Topical CBD products can help with everything from localized muscle tension to acne and rosacea. For soothing body aches, Todd recommends looking for products that are infused with complementary ingredients, like essential peppermint oil and menthol, which can "help CBD’s natural ability to return balance to the body."
Some important things to look for in your CBD lotions body oils, face oils, and serums: "Consumers should seek 'broad-spectrum' or 'cannabinoid-rich' hemp oil, which contains not only CBD but retains many of the plant's original compounds," says Capobianco. "We recommend against purchasing any product utilizing 'CBD isolate'—it is a cheaper and more heavily processed powder form of CBD that is derived by stripping away all of the plant’s natural compounds, vitamins, minerals, and isolating only one."
Also, no matter what delivery system you're choosing, you want to make sure the products explicitly say "CBD," which is not to be confused with hemp seed oil. "If it says 'hemp seed oil,' 'cannabis sativa seed oil,' or anything with the word 'seed,' without reference to hemp oil or cannabis sativa oil, it is a hemp oil product v. a cannabinoid-rich hemp oil product," says skincare expert Derek Chase, founder of CBD skincare brand Flora + Bast.
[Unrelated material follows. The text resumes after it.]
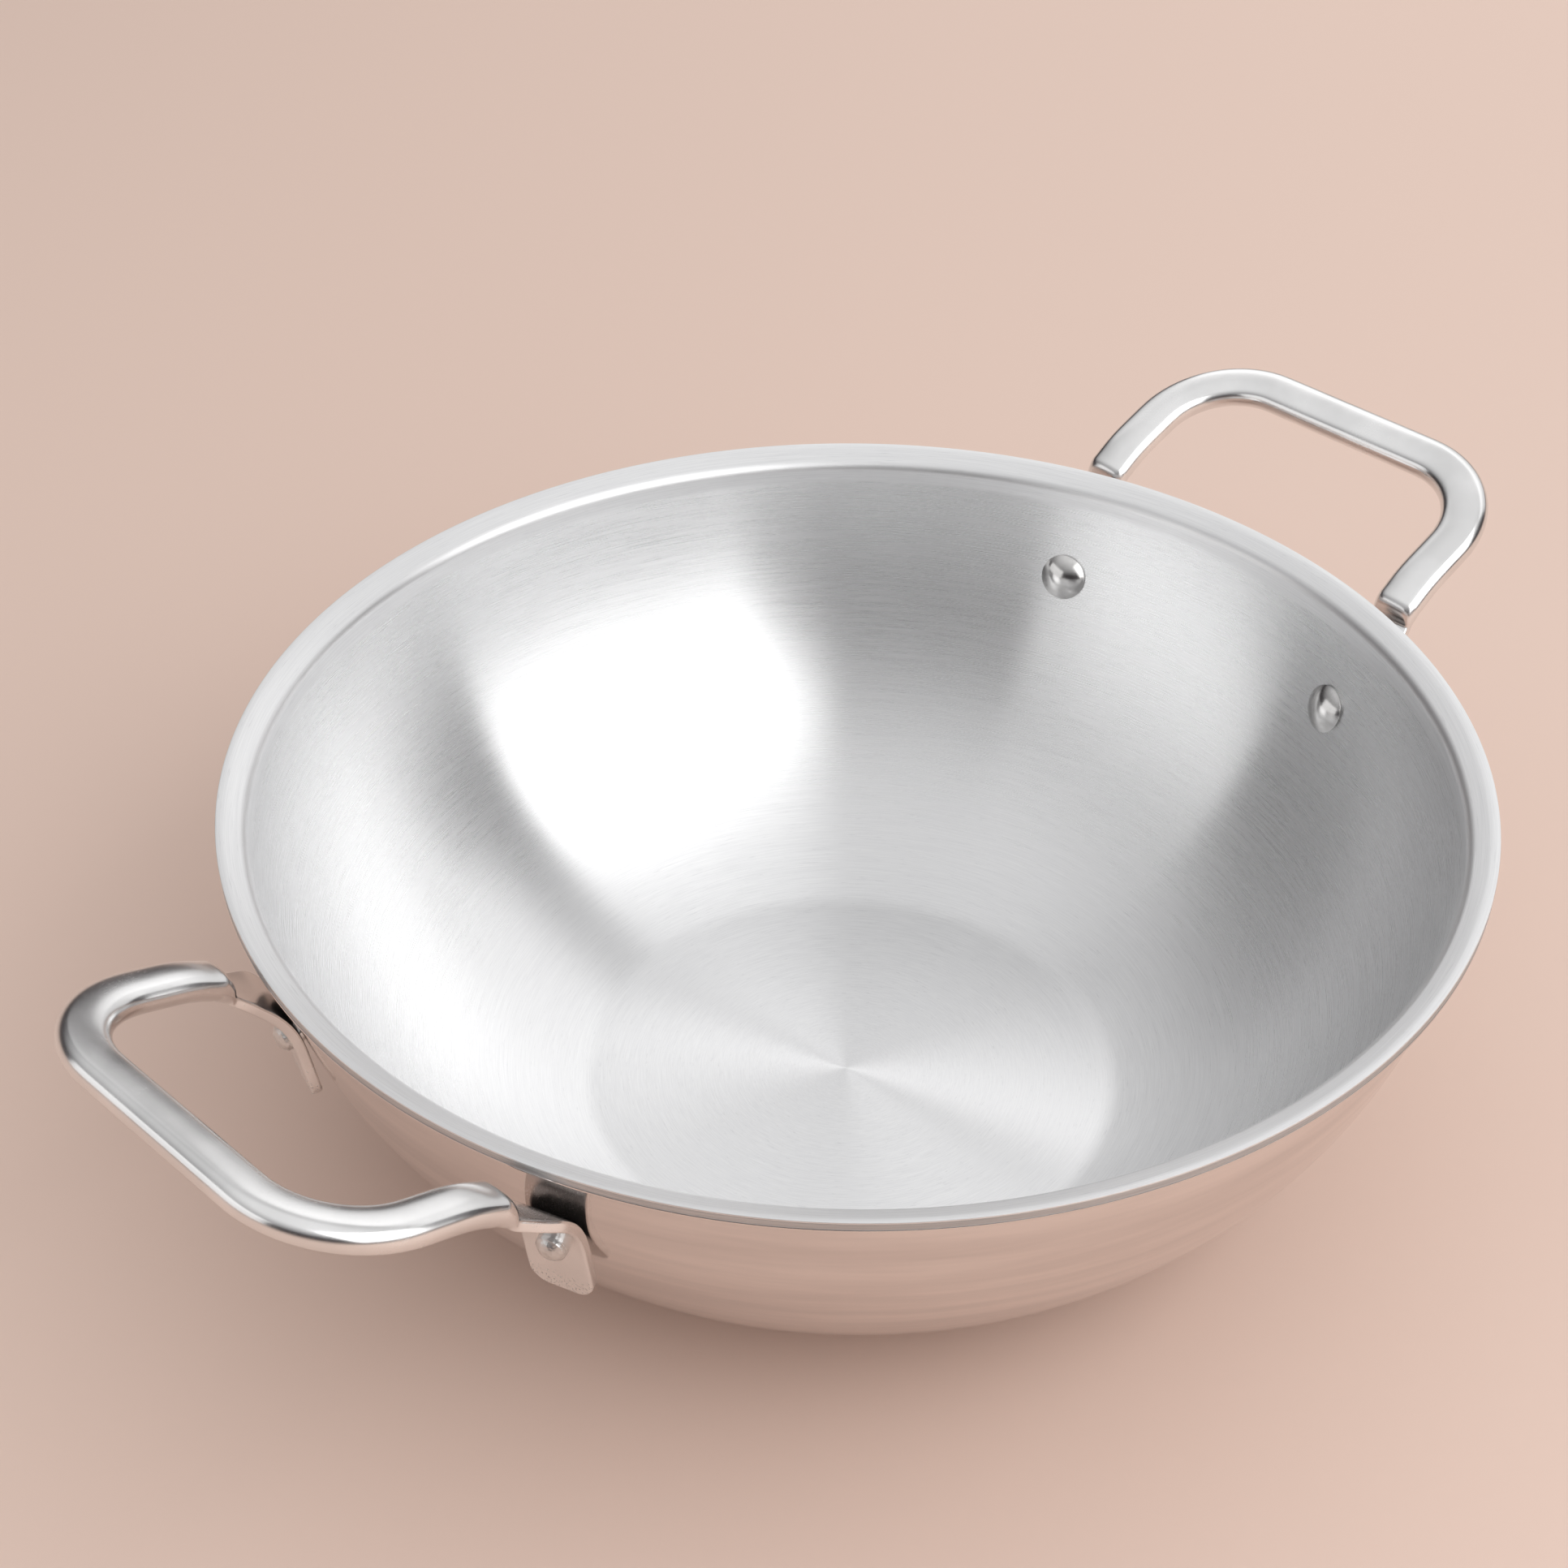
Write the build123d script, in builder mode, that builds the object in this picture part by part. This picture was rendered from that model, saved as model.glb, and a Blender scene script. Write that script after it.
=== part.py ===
from build123d import *

import os
from math import asin, atan2, cos, degrees, radians, sin, sqrt, tan

# A three-ply kadai: a flat-based bowl of bonded sheet with a flared pouring lip, and two solid loop
# handles riveted to it. Millimetres, Z up, origin at the centre of the base on the floor.
# The handles lie along X. A depth is measured into the sheet from the inner, cooking surface.

# Pan, inner surface unless said otherwise
pan_height = 86.4  # floor to the lip's upper edge
rim_radius = 130.0  # centre line to the cut edge of the lip
base_flat_radius = 56.0
base_corner_radius = 15.0
wall_radius = 93.0  # the bowl's arc, from the base corner to the lip
lip_bend_radius = 2.7
lip_run = 4.6  # flat part of the lip, seen from above
lip_angle = 20.0  # rise of the lip, degrees

# Sheet, three bonded plies
inner_skin = 0.45
core_sheet = 1.3
outer_skin = 0.45

# Rivets
rivet_drop = 24.5  # lip's upper edge down to the rivet, on the outer surface
rivet_azimuth = 18.7  # each side of the handle's middle, degrees
rivet_shank_radius = 2.5
rivet_hole_clearance = 0.05
rivet_head_radius = 5.35
rivet_head_height = 2.3
rivet_head_edge = 0.5  # straight side of the head below its dome
rivet_tail_radius = 3.1
rivet_tail_height = 2.6
rivet_tail_edge = 1.3

# Handle bar
grip_reach = 168.1  # centre line of the pan to the grip's centre line
grip_rise = 10.4  # grip's centre line above the lip's upper edge
leg_spacing = 82.8  # between the two legs' centre lines
handle_corner_radius = 20.5
handle_slope = 18.5  # rise of the loop away from the pan, degrees
leg_length = 35.0  # grip's centre line to the root bend's corner, along the slope
root_length = 8.0  # root bend's corner to the bar's end
root_bend_radius = 34.0
root_bend_turn = 23.5  # degrees
bar_width = 10.4
bar_thickness = 6.5
bar_edge_radius = 2.7
bar_end_rounding = 2.2

# Ears, the flattened ends that are riveted to the wall
ear_width = 13.6
ear_thickness = 2.3
ear_lean = 10.0  # from upright, degrees
ear_below_rivet = 14.0
ear_above_rivet = 3.6  # rivet to the start of the bend
ear_bend_radius = 10.0
ear_corner_radius = 4.2
ear_edge_radius = 0.6  # along the outer face only
neck_width = 9.2  # where the ear's strip runs into the bar's end
neck_drop = 1.5  # the strip's middle below the bar's, across the bar
neck_buried = 3.0  # past the bar's end, inside the bar

wall = inner_skin + core_sheet + outer_skin


def arc_chain():
    """Centre of the wall arc, and the turns, in degrees, of base corner, wall and lip bend."""
    rise = radians(lip_angle)
    lip_start = Vector(rim_radius - lip_run, pan_height - lip_run * tan(rise))
    bend_centre = lip_start + Vector(sin(rise), -cos(rise)) * lip_bend_radius
    corner_centre = Vector(base_flat_radius, wall + base_corner_radius)
    # The wall arc runs into the base corner's arc at one end and the lip bend's at the other
    span = bend_centre - corner_centre
    to_corner = wall_radius - base_corner_radius
    to_bend = wall_radius + lip_bend_radius
    along = (to_corner**2 - to_bend**2 + span.length**2) / (2 * span.length)
    across = sqrt(to_corner**2 - along**2)
    unit = span.normalized()
    centre = corner_centre + unit * along + Vector(-unit.Y, unit.X) * across
    foot = corner_centre - centre
    head = bend_centre - centre
    foot_angle = degrees(atan2(foot.X, -foot.Y))
    head_angle = degrees(atan2(head.X, -head.Y))
    return centre, foot_angle, head_angle - foot_angle, head_angle - lip_angle


wall_centre, corner_turn, wall_turn, lip_turn = arc_chain()


def sheet_line(depth):
    """Half section of one surface of the sheet, from the centre line to the cut edge."""
    base = Line((0, wall - depth), (base_flat_radius, wall - depth))
    corner = JernArc(base @ 1, base % 1, base_corner_radius + depth, corner_turn)
    side = JernArc(corner @ 1, corner % 1, wall_radius + depth, wall_turn)
    bend = JernArc(side @ 1, side % 1, lip_bend_radius - depth, -lip_turn)
    run = rim_radius - (bend @ 1).X
    lip = PolarLine(bend @ 1, run, lip_angle, length_mode=LengthMode.HORIZONTAL)
    return base @ 0, lip @ 1


# Where a rivet's axis leaves the outer surface, and how far the wall leans there
rivet_height = pan_height - rivet_drop
rivet_lean = degrees(asin((wall_centre.Y - rivet_height) / (wall_radius + wall)))
rivet_reach = wall_centre.X + (wall_radius + wall) * cos(radians(rivet_lean))

# An ear leans less than that. It touches the wall with the back of its bend, above the rivet, so
# its back stands off the wall at the rivet by ear_gap, and by more below.
ear_tilt = rivet_lean - ear_lean
tilt_slope = tan(radians(ear_tilt))
ear_back_radius = ear_bend_radius + ear_thickness
centre_span = wall_radius + wall + ear_back_radius
centre_shift = ear_back_radius - ear_above_rivet * tilt_slope
square_gap = (1 + tilt_slope**2) * (centre_span**2 - ear_back_radius**2 - ear_above_rivet**2)
ear_distance = (sqrt(centre_shift**2 + square_gap) - centre_shift) / (1 + tilt_slope**2)
ear_gap = ear_distance / cos(radians(ear_tilt)) - wall_radius - wall


def lean_plane(azimuth, lean, gap):
    """Plane across a rivet, a gap off the wall: Z points outward, Y up and X along the wall."""
    turn = radians(azimuth)
    square = Vector(cos(turn) * cos(radians(rivet_lean)), sin(turn) * cos(radians(rivet_lean)))
    square -= Vector(0, 0, sin(radians(rivet_lean)))
    spot = Vector(rivet_reach * cos(turn), rivet_reach * sin(turn), rivet_height) + square * gap
    out = (cos(turn) * cos(radians(lean)), sin(turn) * cos(radians(lean)), -sin(radians(lean)))
    return Plane(origin=spot, x_dir=(-sin(turn), cos(turn), 0), z_dir=out)


rivet_azimuths = {
    "rivet_right_back": rivet_azimuth,
    "rivet_right_front": -rivet_azimuth,
    "rivet_left_back": 180 - rivet_azimuth,
    "rivet_left_front": 180 + rivet_azimuth,
}
rivet_planes = {name: lean_plane(turn, rivet_lean, 0) for name, turn in rivet_azimuths.items()}
ear_planes = {name: lean_plane(turn, ear_lean, ear_gap) for name, turn in rivet_azimuths.items()}
hole_radius = rivet_shank_radius + rivet_hole_clearance
hole_reach = 4 * wall


def make_ply(upper_depth, lower_depth):
    """One ply of the sheet, between two depths, with its four rivet holes."""
    with BuildPart() as ply:
        with BuildSketch(Plane.XZ):
            with BuildLine():
                upper_axis, upper_edge = sheet_line(upper_depth)
                lower_axis, lower_edge = sheet_line(lower_depth)
                Line(upper_axis, lower_axis)
                Line(upper_edge, lower_edge)
            make_face()
        revolve(axis=Axis.Z)
        with Locations(*rivet_planes.values()):
            Cylinder(hole_radius, hole_reach, mode=Mode.SUBTRACT)
    return ply.part


inner_ply = make_ply(0, inner_skin)
core_ply = make_ply(inner_skin, inner_skin + core_sheet)
outer_ply = make_ply(inner_skin + core_sheet, wall)

# Ear, made flat on the origin and then set against the wall: Z points outward, Y up
root_slope = handle_slope + root_bend_turn
ear_bend_turn = 90 - ear_lean - root_slope

with BuildPart() as ear:
    with BuildSketch(Plane.YZ):
        with BuildLine():
            back = Line((-ear_below_rivet, 0), (ear_above_rivet, 0))
            back_bend = JernArc(back @ 1, back % 1, ear_back_radius, ear_bend_turn)
            front = Line((-ear_below_rivet, ear_thickness), (ear_above_rivet, ear_thickness))
            front_bend = JernArc(front @ 1, front % 1, ear_bend_radius, ear_bend_turn)
            Line(back @ 0, front @ 0)
            Line(back_bend @ 1, front_bend @ 1)
        make_face()
    extrude(amount=ear_width / 2, both=True)
    fillet(edges().filter_by(Axis.Z), ear_corner_radius)
    lower_edges = edges().filter_by(Axis.X).group_by(Axis.Y)[0]
    fillet(lower_edges.sort_by(Axis.Z)[-1], ear_edge_radius)
    Cylinder(hole_radius, hole_reach, rotation=(ear_tilt, 0, 0), mode=Mode.SUBTRACT)

# Handle bar, bent round the loop
slope = Vector(cos(radians(handle_slope)), 0, sin(radians(handle_slope)))
root = Vector(cos(radians(root_slope)), 0, sin(radians(root_slope)))
across = Vector(-root.Z, 0, root.X)
corner_point = Vector(grip_reach, leg_spacing / 2, pan_height + grip_rise)
knee_point = corner_point - slope * leg_length
root_point = knee_point - root * root_length
half_loop = [root_point, knee_point, corner_point]
bend_radii = [root_bend_radius, handle_corner_radius, handle_corner_radius, root_bend_radius]


def strip_section(place, width):
    """Cross-section of the ear's strip, its two outer corners rounded."""
    with BuildSketch(place) as section:
        Rectangle(width, ear_thickness)
        fillet(vertices().group_by(Axis.Y)[-1], ear_edge_radius)
    return section.sketch


ear_place = ear_planes["rivet_right_back"]
bend_end = ear.faces().sort_by(Axis.Y)[-1]
strip_start = Plane(bend_end.center(), x_dir=(-1, 0, 0), z_dir=bend_end.normal_at())
neck_point = root_point + root * neck_buried - across * neck_drop
neck_place = Plane(neck_point, x_dir=(0, -1, 0), z_dir=root)

with BuildPart() as ear_back:
    with Locations(ear_place):
        add(ear.part)
    strip_place = Plane(ear_place.location * strip_start.location)
    loft([strip_section(strip_place, ear_width), strip_section(neck_place, neck_width)])

with BuildPart() as handle_right:
    with BuildLine() as loop:
        other_half = [Vector(p.X, -p.Y, p.Z) for p in reversed(half_loop)]
        FilletPolyline(*half_loop, *other_half, radius=bend_radii)
    with BuildSketch(Plane(loop.line @ 0, x_dir=(0, 1, 0), z_dir=loop.line % 0)):
        RectangleRounded(bar_width, bar_thickness, bar_edge_radius)
    sweep(path=loop.line)
    bar_ends = faces().filter_by(GeomType.PLANE).sort_by(Axis.X)[:2]
    fillet(bar_ends.edges(), bar_end_rounding)
    add(ear_back.part)
    mirror(ear_back.part, about=Plane.XZ)

with BuildPart() as handle_left:
    mirror(handle_right.part, about=Plane.YZ)


def side_view(place):
    """Plane seen from the side of a rivet or ear plane: X points outward."""
    return Plane(place.origin, x_dir=place.z_dir, z_dir=place.x_dir)


def make_rivet(wall_place, ear_place):
    """Rivet with its head and shank square to the wall, and its peened tail square to the ear."""
    # The flat underside of the head stands on its rim, because the wall is hollow under it
    seat = -wall - rivet_head_radius**2 / (2 * wall_radius)
    shoulder = (seat - rivet_head_edge, rivet_head_radius)
    crown = (seat - rivet_head_height, 0)
    head_rise = rivet_head_height - rivet_head_edge
    head_dome = (rivet_head_radius**2 + head_rise**2) / (2 * head_rise)
    shank_end = ear_gap + ear_thickness + rivet_tail_edge / 2

    tail_shoulder = (ear_thickness + rivet_tail_edge, rivet_tail_radius)
    tail_end = (ear_thickness + rivet_tail_height, 0)
    tail_rise = rivet_tail_height - rivet_tail_edge
    tail_dome = (rivet_tail_radius**2 + tail_rise**2) / (2 * tail_rise)

    with BuildPart() as rivet:
        with BuildSketch(side_view(wall_place)):
            with BuildLine():
                RadiusArc(crown, shoulder, head_dome)
                Polyline(
                    shoulder,
                    (seat, rivet_head_radius),
                    (seat, rivet_shank_radius),
                    (shank_end, rivet_shank_radius),
                    (shank_end, 0),
                    crown,
                )
            make_face()
        revolve(axis=Axis(wall_place.origin, wall_place.z_dir))
        with BuildSketch(side_view(ear_place)):
            with BuildLine():
                RadiusArc(tail_shoulder, tail_end, tail_dome)
                Polyline(
                    tail_end,
                    (ear_thickness, 0),
                    (ear_thickness, rivet_tail_radius),
                    tail_shoulder,
                )
            make_face()
        revolve(axis=Axis(ear_place.origin, ear_place.z_dir))
    return rivet.part


parts = {
    "inner_ply": inner_ply,
    "core_ply": core_ply,
    "outer_ply": outer_ply,
    "handle_left": handle_left.part,
    "handle_right": handle_right.part,
}
for name in rivet_azimuths:
    parts[name] = make_rivet(rivet_planes[name], ear_planes[name])

os.makedirs("parts", exist_ok=True)
for name, part in parts.items():
    part.label = name
    export_step(part, f"parts/{name}.step")
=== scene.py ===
from math import asin, atan2, cos, pi, radians, sin, sqrt, tan

import bmesh
import bpy
from mathutils import Matrix, Vector


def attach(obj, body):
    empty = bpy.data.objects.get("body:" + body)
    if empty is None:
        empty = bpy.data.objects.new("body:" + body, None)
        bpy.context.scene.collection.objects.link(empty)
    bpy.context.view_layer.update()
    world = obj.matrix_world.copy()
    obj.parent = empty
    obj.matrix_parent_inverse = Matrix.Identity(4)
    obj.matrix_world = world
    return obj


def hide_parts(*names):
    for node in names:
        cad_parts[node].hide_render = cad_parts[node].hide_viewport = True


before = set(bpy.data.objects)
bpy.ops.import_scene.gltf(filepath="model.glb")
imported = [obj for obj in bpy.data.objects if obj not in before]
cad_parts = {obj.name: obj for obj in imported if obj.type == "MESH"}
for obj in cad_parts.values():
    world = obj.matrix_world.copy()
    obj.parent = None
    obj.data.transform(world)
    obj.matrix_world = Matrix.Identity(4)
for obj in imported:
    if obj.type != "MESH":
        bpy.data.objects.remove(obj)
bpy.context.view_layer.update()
mm = 0.001
seamGap = 0.002 * mm
print("kadai: frame loaded")


def startPiece(name):
    # a unit plane, the only thing selected
    bpy.ops.object.select_all(action="DESELECT")
    bpy.ops.mesh.primitive_plane_add(size=1)
    piece = bpy.context.active_object
    piece.name = piece.data.name = name
    return piece


def pickOnly(*pieces):
    bpy.ops.object.select_all(action="DESELECT")
    for piece in pieces:
        piece.select_set(True)
    bpy.context.view_layer.objects.active = pieces[0]


def applyPlace(piece, place):
    piece.matrix_world = place
    pickOnly(piece)
    bpy.ops.object.transform_apply(location=True, rotation=True, scale=True)


def copyPiece(source, name, place):
    # the copy has its own mesh
    piece = source.copy()
    piece.data = source.data.copy()
    piece.name = piece.data.name = name
    bpy.context.collection.objects.link(piece)
    applyPlace(piece, place)
    return piece


def closeUp(piece, smoothAngle):
    # merge seams and poles, turn the faces outwards, shade smooth up to the angle
    pickOnly(piece)
    bpy.ops.object.mode_set(mode="EDIT")
    bpy.ops.mesh.select_all(action="SELECT")
    bpy.ops.mesh.remove_doubles(threshold=seamGap)
    bpy.ops.mesh.normals_make_consistent(inside=False)
    bpy.ops.object.mode_set(mode="OBJECT")
    bpy.ops.object.shade_smooth_by_angle(angle=radians(smoothAngle))


def arcPoints(centre, radius, start, end, count):
    # start and end are angles from straight down, towards the outside
    step = (end - start) / count
    turns = [start + step * i for i in range(count + 1)]
    return [(centre[0] + radius * sin(t), centre[1] - radius * cos(t)) for t in turns]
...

This can be a tricky distinction for consumers to navigate. As Capobianco says, "Unfortunately, there afd a number of brands cynically cashing in on the cannabis trend and misleading consumers by photographing their product next to images of cannabis leaves or making false claims about it containing CBD when in fact there is none. There is zero CBD found in the seed of the hemp plant."
Also, plain and simple, if a product "doesn’t smell reminiscent of cannabis, it probably isn't," says Chase.